Twilight Comes Twice
- Hardcover first edition
- Author: Ralph Fletcher
- Illustrator: Kate Kiesler
- Genre: Children's
- Publisher: Clarion Books
- Publication date: 1997-10-20
- Media type: Print (Hardcover)
- Pages: 32
- ISBN: 978-0-395-84826-5
- OCLC: 36066032
- Dewey Decimal: [E] 21
- LC Class: PZ7.F634 Tw 1997

= Twilight Comes Twice =

1997 book by Ralph Fletcher

Twilight Comes Twice is a children's book of free verse written by Ralph Fletcher and illustrated by Kate Kiesler. It was first published in 1997 and describes the transitions from night to day and from day to night.

==Reception==
Publishers Weekly said in their review: "In spite of the commanding beauty of the language and art, however, the book engages the reader's emotions only minimally.
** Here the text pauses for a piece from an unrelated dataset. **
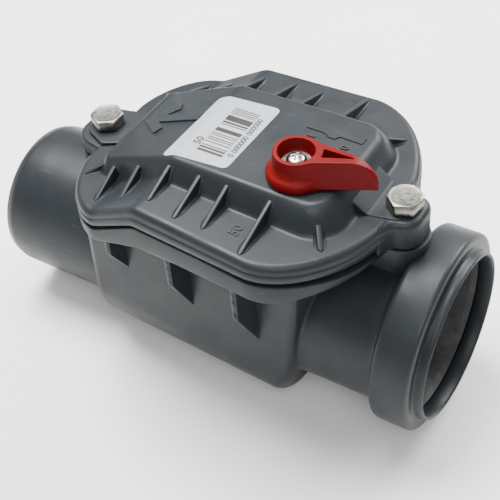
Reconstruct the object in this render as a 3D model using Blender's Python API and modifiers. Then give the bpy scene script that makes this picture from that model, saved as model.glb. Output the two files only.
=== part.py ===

Rather than invite the reader to be a direct participant in the experience itself, the text, is written in the second person, seems to ask the audience to stand in awe of an adult's ruminations. There are distinct pleasures to be had here, but they are chiefly cerebral." Virginia Golodetz reviewing for the School Library Journal said "the personification of dawn and dusk seems strained, and the metaphors are sometimes more distracting than illuminating, e.g., dusk "pours/the syrup of darkness/into the forest" and "hisses on the sprinklers." The pictures speak more clearly than the words."